Keith Duncan

No. 3
- Position: Placekicker

Personal information
- Born: February 19, 1998 (age 27) Arlington, Texas, U.S.
- Height: 5 ft 10 in (1.78 m)
- Weight: 180 lb (82 kg)

Career information
- High school: Weddington (Matthews, North Carolina)
- College: Iowa (2016–2021);

Awards and highlights
- Consensus All-American (2019); Big Ten Kicker of the Year (2019); First-team All-Big Ten (2019); Third-team All-Big Ten (2020);
- Stats at ESPN

= Keith Duncan =

American football player (born 1998)

Keith Duncan (born February 19, 1998) is an American former college football placekicker. He played for the Iowa Hawkeyes, where he was a consensus All-American.

==Early life==
Duncan grew up in Weddington, North Carolina and attended Weddington High School.
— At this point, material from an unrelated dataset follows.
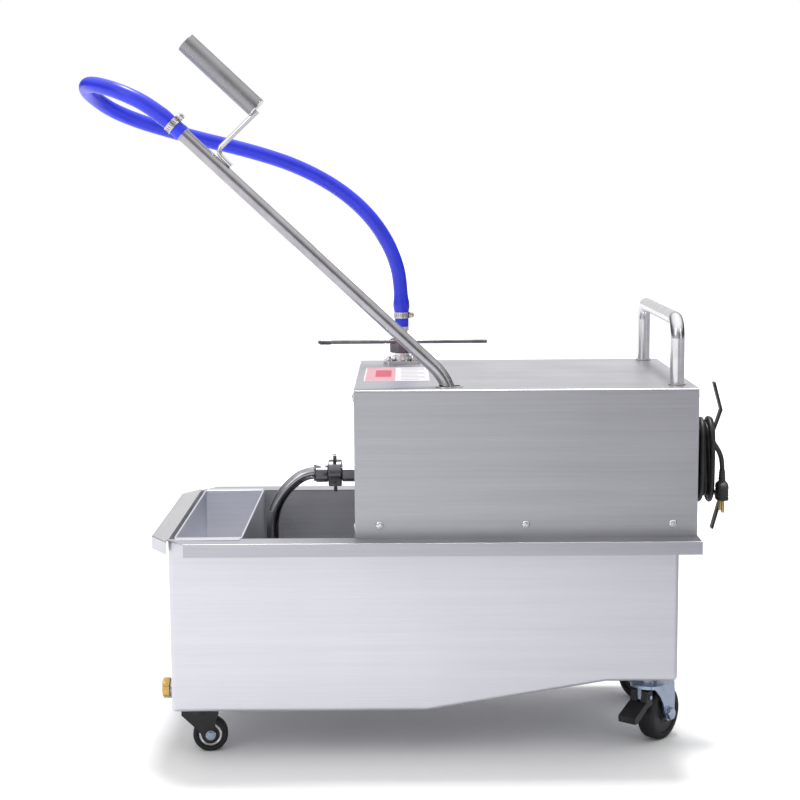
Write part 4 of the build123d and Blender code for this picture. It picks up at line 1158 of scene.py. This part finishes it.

He set state records for field goals in a season (22) and total field goals (51) and consecutive extra points made (104).

==College career==
Duncan was named Iowa's kicker going into his freshman year, making nine field goals on 11 attempts and converting 38 of 39 extra point attempts. Duncan lost the starting kicker job going into the next season to Miguel Recinos and redshirted his sophomore season and also did not see any action the following year. He was named the Hawkeyes starting kicker again going into his redshirt junior year. Duncan was named first team All-Big Ten Conference and the Conference Kicker of the Year after making a Big Ten record 29 of 34 field goal attempts. Duncan was also named a consensus first team All-American and was a finalist for the Lou Groza Award. Duncan was named to the Big Ten Network's All-Decade team for the 2010s.